[Data entries]

_____

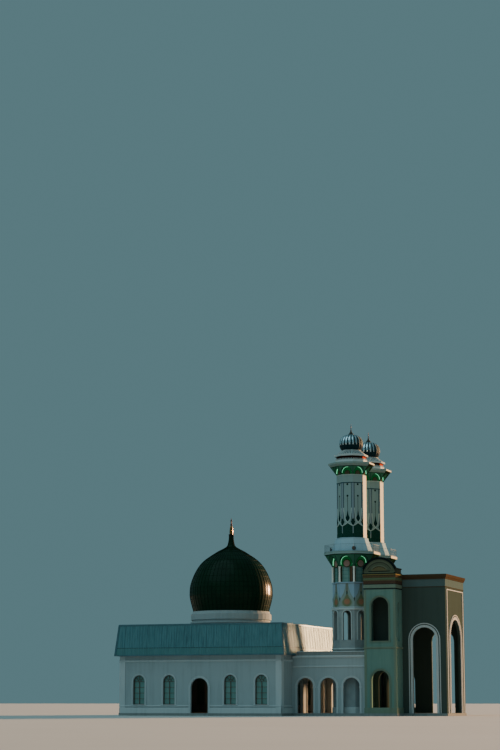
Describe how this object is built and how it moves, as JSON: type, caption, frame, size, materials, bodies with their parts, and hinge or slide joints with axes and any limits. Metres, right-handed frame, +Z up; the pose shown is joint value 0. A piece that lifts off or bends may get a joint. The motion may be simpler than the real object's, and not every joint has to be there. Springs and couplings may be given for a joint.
{
  "type": "mosque building",
  "caption": "Mosque with a square hall under a bulbous dome, octagonal minarets with galleries and small ribbed domes, and a tall entrance block with side porches.",
  "frame": {"origin": "on the ground under the axis of the main dome", "axes": "+X to the entrance front, +Z up; the building is the same on both sides of the plane y = 0, but for the roofs of the side porches"},
  "size_m": [39.45, 21.6, 34.8],
  "materials": {
    "wall_render": "painted render, matt",
    "paving_stone": "smooth concrete",
    "roof_screed": "rough screed",
    "blue_roof_sheet": "ribbed sheet, satin",
    "green_dome_sheet": "seamed sheet, gloss",
    "pale_dome_sheet": "ribbed sheet, satin",
    "finial_brass": "polished",
    "window_glass": "clear tinted",
    "brown_moulding": "painted moulding, matt",
    "railing_metal": "painted"
  },
  "bodies": {
    "root": {"floor_slab": "paving_stone", "south_hall_wall": "wall_render", "north_hall_wall": "wall_render", "west_hall_wall": "wall_render", "east_hall_wall": "wall_render", "south_hall_glass": "window_glass", "north_hall_glass": "window_glass", "west_hall_glass": "window_glass", "hall_roof_deck": "roof_screed", "south_roof_band": "blue_roof_sheet", "east_roof_band": "blue_roof_sheet", "north_roof_band": "blue_roof_sheet", "west_roof_band": "blue_roof_sheet", "eave_soffit": "blue_roof_sheet", "dome_piers": "wall_render", "dome_drum": "wall_render", "main_dome_lower": "green_dome_sheet", "main_dome_middle": "green_dome_sheet", "main_dome_top": "green_dome_sheet", "dome_finial": "finial_brass", "south_vestibule_wall": "wall_render", "north_vestibule_wall": "wall_render", "vestibule_roof": "roof_screed", "south_block_wall": "wall_render", "north_block_wall": "wall_render", "front_block_wall": "wall_render", "back_block_wall": "wall_render", "block_roof": "brown_moulding", "south_porch_walls": "wall_render", "north_porch_walls": "wall_render", "south_porch_roof": "brown_moulding", "north_porch_roof": "brown_moulding", "south_minaret_foot": "wall_render", "south_minaret_base": "wall_render", "north_minaret_foot": "wall_render", "north_minaret_base": "wall_render", "south_window_stage": "wall_render", "north_window_stage": "wall_render", "south_window_glass": "window_glass", "north_window_glass": "window_glass", "south_lower_gallery": "wall_render", "north_lower_gallery": "wall_render", "south_lower_railing": "railing_metal", "north_lower_railing": "railing_metal", "south_minaret_skirt": "wall_render", "south_minaret_shaft": "wall_render", "north_minaret_skirt": "wall_render", "north_minaret_shaft": "wall_render", "south_upper_gallery": "wall_render", "north_upper_gallery": "wall_render", "south_minaret_tier": "wall_render", "north_minaret_tier": "wall_render", "south_minaret_dome": "pale_dome_sheet", "north_minaret_dome": "pale_dome_sheet"}
  },
  "joints": []
}
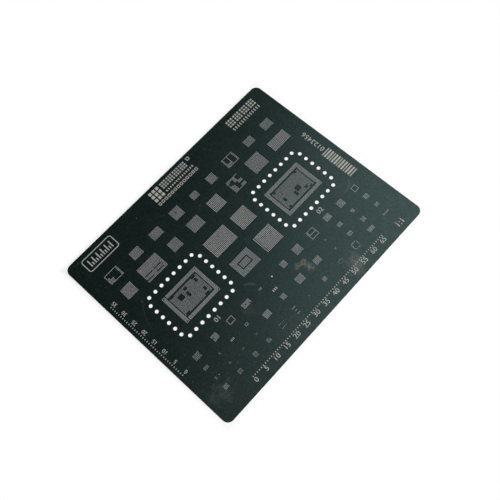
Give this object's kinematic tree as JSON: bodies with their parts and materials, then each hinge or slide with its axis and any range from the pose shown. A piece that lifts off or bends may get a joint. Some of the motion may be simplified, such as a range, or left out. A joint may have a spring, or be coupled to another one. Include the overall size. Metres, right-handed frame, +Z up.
{
  "type": "solder paste stencil",
  "caption": "Thin flat steel sheet with rounded corners, laser-cut with many small fields of square apertures for solder paste and rings of round relief holes.",
  "frame": {"origin": "centre of the sheet's underside", "axes": "+Z up through the sheet's thickness, +X along its long side, +Y along its short side, towards the edge with the capsule outline"},
  "size_m": [0.1, 0.08, 0.0001],
  "materials": {
    "sheet": "satin",
    "engraving": "matte"
  },
  "bodies": {
    "root": {"stencil_sheet": "sheet"}
  },
  "joints": []
}
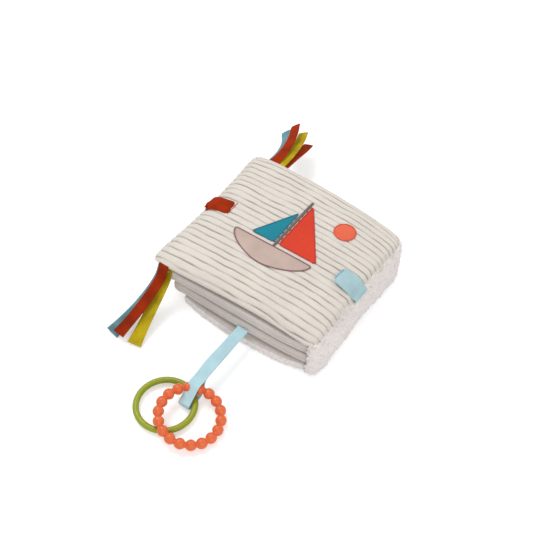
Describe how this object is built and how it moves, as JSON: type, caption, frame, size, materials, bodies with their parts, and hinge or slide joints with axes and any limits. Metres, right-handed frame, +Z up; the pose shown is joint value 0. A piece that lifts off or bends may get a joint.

_____

## Task goal
Reproduce each line of the entries in which the word "with" is found.

## Worked answer
Describe how this object is built and how it moves, as JSON: type, caption, frame, size, materials, bodies with their parts, and hinge or slide joints with axes and any limits. Metres, right-handed frame, +Z up; the pose shown is joint value 0. A piece that lifts off or bends may get a joint. The motion may be simpler than the real object's, and not every joint has to be there. Springs and couplings may be given for a joint.
  "caption": "Mosque with a square hall under a bulbous dome, octagonal minarets with galleries and small ribbed domes, and a tall entrance block with side porches.",
Give this object's kinematic tree as JSON: bodies with their parts and materials, then each hinge or slide with its axis and any range from the pose shown. A piece that lifts off or bends may get a joint. Some of the motion may be simplified, such as a range, or left out. A joint may have a spring, or be coupled to another one. Include the overall size. Metres, right-handed frame, +Z up.
  "caption": "Thin flat steel sheet with rounded corners, laser-cut with many small fields of square apertures for solder paste and rings of round relief holes.",
  "frame": {"origin": "centre of the sheet's underside", "axes": "+Z up through the sheet's thickness, +X along its long side, +Y along its short side, towards the edge with the capsule outline"},
Describe how this object is built and how it moves, as JSON: type, caption, frame, size, materials, bodies with their parts, and hinge or slide joints with axes and any limits. Metres, right-handed frame, +Z up; the pose shown is joint value 0. A piece that lifts off or bends may get a joint.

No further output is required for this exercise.